Larger production runs can be beneficial in that they can benefit from economies of scale which reduce unit costs. However, depending on budgets and requirements, larger production runs may not be suitable as they often result in surplus stock and waste. If you are looking for further ways to reduce costs in your injection moulding project, this guide analyses injection moulding costs and offers solutions and ways to save money throughout the injection moulding process.
Injection moulding machine costs are determined by various factors, including:
- Material type
- Part size
- Complexity of design
- Cycle time
- Surface finishes and tolerances of the finished product
- Shipping and logistics
Below are some of the easiest ways to reduce costs in injection moulding.
Consider the materials you use
The materials used in injection moulding can play a large part in determining the final cost. Therefore be sure to look into your options, to make sure you’re choosing the right material for your finished product. Depending on the plastic thickness, weight and quality, and the desired requirements for your final product, you can save considerable money. The cheapest injection moulding plastics include ABS (acrylonitrile butadiene styrene), PP (polypropylene) and HIPS (high impact polystyrene). It also worth considering using recycled material, if the product does not require virgin material it could offer a cost-saving and win for sustainability.
You can read our design guide on injection moulding to learn about the types of plastics that can be used in injection moulding.
Do also consider the material the metal mould is produced from. Quality moulds cost more money, however, with this additional cost, comes a greater likelihood that the design process will run smoothly for many years with the best possible results.
It’s important to remember that cheap moulds will require maintenance, and may wear faster depending on the machining process and complexity of the final design. It is important to estimate the expected lifespan of the tool and match this to the expected demand forecast of your plastic parts.
Designers will need to balance material, cycle time and labour when finalising a cost for your injection moulding needs. Cycle time can be reduced in a number of ways. Widely speaking, some plastics are easier to mould than others and thinner features will have a faster cooling rate. These factors can drive down costs. It is best to experiment with different materials if you are unsure, before finding one that gives you the quality finish you want, at a cost you can work with.
Invest in people, not machinery
Although large parts of the injection moulding process are machine-driven, there are additional labour costs to oversee and execute the injection moulding process. This includes developing and designing the mould and overseeing the manufacturing process. Being experienced with the machine, and being able to identify and adjust certain variables as and when needed (injection speed, holding time, etc.) will minimise the risk of human error, meaning your final product will be of a high-quality finish. Choosing the right company and people to partner with will ultimately reduce reject rates and associated costs further down the line.

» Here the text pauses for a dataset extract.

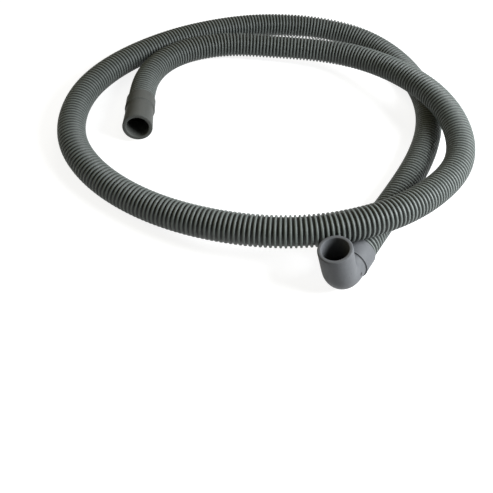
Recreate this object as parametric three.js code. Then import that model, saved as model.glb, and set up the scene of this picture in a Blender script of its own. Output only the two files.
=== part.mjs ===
// Drain hose of a washing machine: a corrugated hose lying in one and three quarter turns,
// with a straight cuff on one end and a right-angled elbow cuff on the other.
// Millimetres, +Z up. The floor is z = 0 and the origin is the middle of the footprint.
import * as THREE from 'three';

// Hose and cuffs
const bore = 18;

// Hose
const hoseWall = 2;
const hoseSides = 12;
const hoseSteps = 78;

// Both cuffs
const bodyWall = 2.25; // beside the collar
const seatDepth = 12.5; // how far the hose goes into the collar
const seatClearance = 0.4; // round the hose, and in front of its end
const collarWall = 0.9; // round the hose
const collarStep = 1.1; // from the bottom of the hose's seat to the outer end of the collar
const outerRimRounding = 0.6;
const innerRimRounding = 0.35;
const collarEdgeRounding = 0.5;
const cuffSegments = 48;

// Straight cuff
const spigotLength = 25.5; // from the collar to the mouth
const spigotMouthWall = 3; // at the open end

// Elbow cuff
const elbowNeck = 3.8; // from the collar to the start of the bend
const elbowBendRadius = 12.5; // of the axis
const elbowLegLength = 19; // from the end of the bend to the mouth
const elbowMouthWall = 2.5; // at the open end
const elbowAngle = THREE.MathUtils.degToRad(82.5);
const elbowBendSteps = 10;
const elbowLean = THREE.MathUtils.degToRad(14.8); // of the leg from upright, about the axis of the hose

// Colours of the photographed object
const hoseGrey = 0x5c6463;
const cuffGrey = 0x5f6163;

// The route of the axis of a hose of the diameter below: x, y and z of each point. It starts in
// the straight cuff, climbs over the lower strand, bridges to where it crosses that strand again,
// comes down, and ends in the elbow cuff. The route of a thicker hose is larger all over.
const routeHoseDiameter = 22;
const routePoints = [
  [-102.3, -14.3, 13.4],
  [-104.8, 7.0, 11.6],
  [-105.0, 33.0, 11.2],
  [-93.4, 64.0, 12.0],
  [-70.3, 86.4, 12.6],
  [-39.2, 99.6, 13.4],
  [-2.0, 103.3, 14.8],
  [35.5, 102.8, 17.2],
  [70.5, 95.3, 21.0],
  [101.3, 76.7, 26.5],
  [125.7, 51.0, 31.5],
  [144.8, 20.2, 34.2],
  [155.2, -15.0, 32.8],
  [151.2, -51.0, 31.5],
  [130.3, -85.8, 33.0],
  [99.0, -116.9, 36.4],
  [63.4, -135.9, 35.1],
  [23.5, -143.0, 29.5],
  [-22.0, -138.4, 21.8],
  [-80.0, -118.0, 12.9],
  [-122.3, -90.4, 11.0],
  [-144.6, -61.5, 11.0],
  [-153.8, -26.0, 11.0],
  [-150.6, 10.5, 11.0],
  [-137.2, 43.3, 11.0],
  [-115.2, 74.9, 11.0],
  [-86.9, 103.5, 11.0],
  [-54.0, 127.0, 11.0],
  [-18.5, 144.2, 11.0],
  [18.5, 153.3, 11.0],
  [56.0, 153.8, 11.0],
  [90.3, 142.5, 11.0],
  [116.8, 119.0, 11.0],
  [134.0, 88.5, 11.0],
  [143.0, 53.5, 11.0],
  [142.0, 15.5, 11.0],
  [128.5, -31.0, 11.1],
  [104.3, -81.1, 12.0],
  [74.2, -136.6, 12.66],
  [68.3, -147.6, 12.33],
];

// Sizes that follow from the ones above
const boreRadius = bore / 2;
const hoseRadius = boreRadius + hoseWall;
const bodyRadius = boreRadius + bodyWall;
const spigotMouthRadius = boreRadius + spigotMouthWall;
const elbowMouthRadius = boreRadius + elbowMouthWall;
const seatRadius = hoseRadius + seatClearance;
const seatEnd = seatDepth + seatClearance;
const collarRadius = seatRadius + collarWall;
const collarLength = seatEnd + collarStep;

// A natural cubic spline through the points: its curvature is continuous and is zero at the ends.
// It never dips below the height at which the hose touches the floor.
class HoseRoute extends THREE.Curve {
  constructor(points, lowest) {
    super();
    this.points = points;
    this.lowest = lowest;
    this.knots = [0];
    for (let i = 1; i < points.length; i += 1) {
      this.knots.push(this.knots[i - 1] + points[i].distanceTo(points[i - 1]));
    }
    this.seconds = HoseRoute.secondDerivatives(points, this.knots);
  }

  static secondDerivatives(points, knots) {
    const last = points.length - 1;
    const seconds = points.map(() => new THREE.Vector3());
    const factors = points.map(() => 0);
    for (let i = 1; i < last; i += 1) {
      const before = knots[i] - knots[i - 1];
      const after = knots[i + 1] - knots[i];
      const change = points[i + 1].clone().sub(points[i]).divideScalar(after)
        .sub(points[i].clone().sub(points[i - 1]).divideScalar(before));
      const pivot = 2 * (before + after) - before * factors[i - 1];
      factors[i] = after / pivot;
      seconds[i] = change.multiplyScalar(6).addScaledVector(seconds[i - 1], -before).divideScalar(pivot);
    }
    for (let i = last - 1; i > 0; i -= 1) seconds[i].addScaledVector(seconds[i + 1], -factors[i]);
    return seconds;
  }

  getPoint(t, target = new THREE.Vector3()) {
    const { points, knots, seconds } = this;
    const place = THREE.MathUtils.clamp(t, 0, 1) * knots[knots.length - 1];
    let i = 1;
    while (i < knots.length - 1 && place > knots[i]) i += 1;
    const span = knots[i] - knots[i - 1];
    const a = (knots[i] - place) / span;
    const b = 1 - a;
    target.set(0, 0, 0)
      .addScaledVector(points[i - 1], a)
      .addScaledVector(points[i], b)
      .addScaledVector(seconds[i - 1], ((a ** 3 - a) * span * span) / 6)
      .addScaledVector(seconds[i], ((b ** 3 - b) * span * span) / 6);
    target.z = Math.max(target.z, this.lowest);
    return target;
  }
}

function polygonPoints(radius, sides) {
  const points = [];
  for (let k = 0; k < sides; k += 1) {
    const angle = (2 * Math.PI * k) / sides;
    points.push(new THREE.Vector2(radius * Math.cos(angle), radius * Math.sin(angle)));
  }
  return points;
}

// The hose as a plain open pipe along its route
function hoseGeometry(route) {
  const section = new THREE.Shape(polygonPoints(hoseRadius, hoseSides));
  section.holes.push(new THREE.Path(polygonPoints(boreRadius, hoseSides)));
  return new THREE.ExtrudeGeometry(section, { steps: hoseSteps, extrudePath: route, bevelEnabled: false });
}

// The half section that both cuffs share, as radius and distance from the end of the collar.
// bodyPlaces are the distances between collar and mouth at which the wall gets a ring.
function cuffProfile(totalLength, mouthRadius, bodyPlaces) {
  const bodyLength = totalLength - outerRimRounding - collarLength;
  const outerRadius = (place) =>
    THREE.MathUtils.lerp(bodyRadius, mouthRadius, (place - collarLength) / bodyLength);
  const outer = [
    [collarRadius - collarEdgeRounding, 0],
    [collarRadius, collarEdgeRounding],
    [collarRadius, collarLength - collarEdgeRounding],
    [collarRadius - collarEdgeRounding, collarLength],
    [bodyRadius, collarLength],
    ...bodyPlaces.map((place) => [outerRadius(place), place]),
    [mouthRadius, totalLength - outerRimRounding],
    [mouthRadius - outerRimRounding, totalLength],
  ];
  const inner = [
    [boreRadius + innerRimRounding, totalLength],
    [boreRadius, totalLength - innerRimRounding],
    ...[...bodyPlaces].reverse().map((place) => [boreRadius, place]),
    [boreRadius, seatEnd],
    [seatRadius, seatEnd],
    [seatRadius, 0],
  ];
  const points = [...outer, ...inner].map(([radius, place]) => new THREE.Vector2(radius, place));
  points.push(points[0].clone());
  return points;
}

function straightCuffGeometry() {
  return new THREE.LatheGeometry(cuffProfile(collarLength + spigotLength, spigotMouthRadius, []), cuffSegments);
}

// The elbow cuff is the same turned form, made longer and bent towards +X of its own axes
function elbowCuffGeometry() {
  const bendStart = collarLength + elbowNeck;
  const bendLength = elbowBendRadius * elbowAngle;
  const totalLength = bendStart + bendLength + elbowLegLength;
  const bodyPlaces = [];
  for (let k = 0; k <= elbowBendSteps; k += 1) {
    bodyPlaces.push(bendStart + (bendLength * k) / elbowBendSteps);
  }
  const geometry = new THREE.LatheGeometry(cuffProfile(totalLength, elbowMouthRadius, bodyPlaces), cuffSegments);
  const position = geometry.attributes.position;
  for (let i = 0; i < position.count; i += 1) {
    const along = position.getY(i);
    const angle = THREE.MathUtils.clamp((along - bendStart) / elbowBendRadius, 0, elbowAngle);
    const before = Math.min(along, bendStart);
    const after = Math.max(along - bendStart - bendLength, 0);
    const arm = elbowBendRadius - position.getX(i);
    const x = elbowBendRadius - arm * Math.cos(angle) + after * Math.sin(angle);
    const y = before + arm * Math.sin(angle) + after * Math.cos(angle);
    position.setXY(i, x, y);
  }
  geometry.computeVertexNormals();
  return geometry;
}

function named(name, geometry, color) {
  const mesh = new THREE.Mesh(geometry, new THREE.MeshStandardMaterial({ color, roughness: 0.6, metalness: 0 }));
  mesh.name = name;
  return mesh;
}

// Puts a cuff on an end of the hose: its own Y runs along the hose, away from it, and its own X
// is turned from upright by the lean.
function seatCuff(mesh, hoseEnd, away, lean) {
  const side = new THREE.Vector3().crossVectors(away, new THREE.Vector3(0, 0, 1)).normalize();
  const upright = new THREE.Vector3().crossVectors(side, away);
  const legwards = upright.multiplyScalar(Math.cos(lean)).addScaledVector(side, Math.sin(lean));
  const third = new THREE.Vector3().crossVectors(legwards, away);
  mesh.quaternion.setFromRotationMatrix(new THREE.Matrix4().makeBasis(legwards, away, third));
  mesh.position.copy(hoseEnd).addScaledVector(away, -seatDepth);
}

const routeScale = (2 * hoseRadius) / routeHoseDiameter;
const route = new HoseRoute(
  routePoints.map((point) => new THREE.Vector3(...point).multiplyScalar(routeScale)),
  hoseRadius,
);
const hose = named('corrugated_hose', hoseGeometry(route), hoseGrey);

const straightCuff = named('straight_cuff', straightCuffGeometry(), cuffGrey);
seatCuff(straightCuff, route.getPoint(0), route.getTangent(0).negate(), 0);

const elbowCuff = named('elbow_cuff', elbowCuffGeometry(), cuffGrey);
seatCuff(elbowCuff, route.getPoint(1), route.getTangent(1), elbowLean);

const drainHose = new THREE.Group();
drainHose.add(hose, straightCuff, elbowCuff);

// Centres the footprint on the origin and stands the lowest point on the floor
const extent = new THREE.Box3().setFromObject(drainHose, true);
const middle = extent.getCenter(new THREE.Vector3());
const footprintMiddle = new THREE.Vector3(middle.x, middle.y, extent.min.z);
for (const mesh of drainHose.children) mesh.position.sub(footprintMiddle);

export default drainHose;
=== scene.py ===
import math

import bpy
import numpy as np
from mathutils import Matrix, Vector


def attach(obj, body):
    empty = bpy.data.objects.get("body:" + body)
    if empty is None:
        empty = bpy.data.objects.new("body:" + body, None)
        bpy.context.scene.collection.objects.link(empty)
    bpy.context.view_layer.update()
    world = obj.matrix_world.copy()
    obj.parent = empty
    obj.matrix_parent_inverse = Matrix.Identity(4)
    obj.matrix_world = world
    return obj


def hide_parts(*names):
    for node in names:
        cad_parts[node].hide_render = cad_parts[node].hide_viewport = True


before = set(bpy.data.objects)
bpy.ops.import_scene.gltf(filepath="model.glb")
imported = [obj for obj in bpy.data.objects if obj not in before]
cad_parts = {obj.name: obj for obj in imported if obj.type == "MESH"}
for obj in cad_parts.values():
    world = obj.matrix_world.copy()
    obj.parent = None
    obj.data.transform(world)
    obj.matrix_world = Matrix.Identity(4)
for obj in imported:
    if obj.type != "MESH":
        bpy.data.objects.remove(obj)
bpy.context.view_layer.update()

MM = 0.001

# Hose
HOSE_DIAMETER = 22 * MM
HOSE_BORE = 18 * MM
RIB_PITCH = 3.25 * MM
RIB_DEPTH = 1.35 * MM
# One rib, within a pitch that starts and ends in the middle of a groove: share of the pitch,
# share of the rib's depth
RIB_SECTION = [(0.21, 0.0), (0.29, 0.88), (0.36, 1.0), (0.64, 1.0), (0.71, 0.88), (0.79, 0.0)]
HOSE_SIDES = 28

# Cuffs
CUFF_BORE = 18 * MM
SEAT_DEPTH = 12.5 * MM
SEAT_GAP = 0.25 * MM
COLLAR_RADIUS = 12.3 * MM
COLLAR_LENGTH = 14 * MM
BODY_RADIUS = 11.25 * MM
SPIGOT_LENGTH = 25.5 * MM
SPIGOT_MOUTH_RADIUS = 12 * MM
ELBOW_NECK = 3.8 * MM
ELBOW_BEND_RADIUS = 12.5 * MM
ELBOW_ANGLE = math.radians(82.5)
ELBOW_LEG_LENGTH = 19 * MM
ELBOW_MOUTH_RADIUS = 11.5 * MM
ELBOW_LEAN = math.radians(14.8)
CUFF_SIDES = 96
SPECK = (21.3, 0.236)  # millimetres from the collar's end, share of a turn from the leg's side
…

Labour costs, capacity and skill can fluctuate and vary across the globe and there are certainly opportunities to reduce costs by looking internationally. A common option is to manufacture the tooling internationally in a country like China and then mould the parts locally in the domestic market, cutting down on transport costs and lead times, making both the tooling and delivered part costs attractive. Although do bear in mind that communication can be hampered by using international suppliers. An alternative is to use a Manufacturing as a Service provider such as Get It Made who can harness international prices whilst still providing excellent UK based customer service.
Optimise your product design
The mould design and product design are also vital areas in which the costs of injection moulding can be reduced. Every injection moulding tool is custom made, so there are opportunities to reduce the cost and initial lead time when developing the mould.
By optimising the product design, you can ensure all-around efficiency, for example, part size, wall thickness, undercuts. Generally speaking, the larger the part, the higher the cost. Smaller parts will naturally take less time to cool which reduces the overall cycle time. A faster cycle time results in lower overhead costs, as well as labour costs.
Ways to optimise your injection mould design
Undercuts require more complex tooling such as sliding cores. Eliminating undercuts can lower tooling costs and avoids additional time being spent working on the mould. For example, the clip feature on the left below is complex to injection mould due to the undercut present. By adding a slot underneath the clip feature, the undercut is removed and the part can be tooled far more easily.
Remove unnecessary features
Features such as moulded part numbers and company logos are ‘nice to have' but can be costly additions. If you are looking to save money, a simpler design that removes these features is certainly a way to do it. Using a mill-friendly font as opposed to a more complex, difficult to machine font is another simple way to reduce costs.
Avoid cosmetic finishes
Again, although cosmetic finishes can be a good addition to the final product, improving quality. Elevated cosmetic touches and textured surfaces drive up tooling costs and may require additional elements such as bead blasting, photo etching textures or a mirror polish.
Consider mould thickness & quality
In order to ensure the mould cools at a sufficient rate, make sure that the mould is insulated from hot runners, and reduce the mould thickness wherever possible, too. A knowledgeable injection moulding company will be able to design an optimized mould design based on your parts and requirements.
Material and colour
The type of plastic used in the injection moulding process can make a huge difference to the final costs. Furthermore, additives (such as flame retardants and plasticisers) and colour pigments increase the cost. The more demanding the product requirements, the greater the material costs.
Smart injection moulding machines and technology allow for automation that ensures the moulding process is streamlined. Automation can also reduce lead times by allowing for 24-hour continuous production. Automation can offer additional savings as it reduces ongoing labour costs. Human error is also significantly reduced with the use of automation reducing costs arising from quality issues.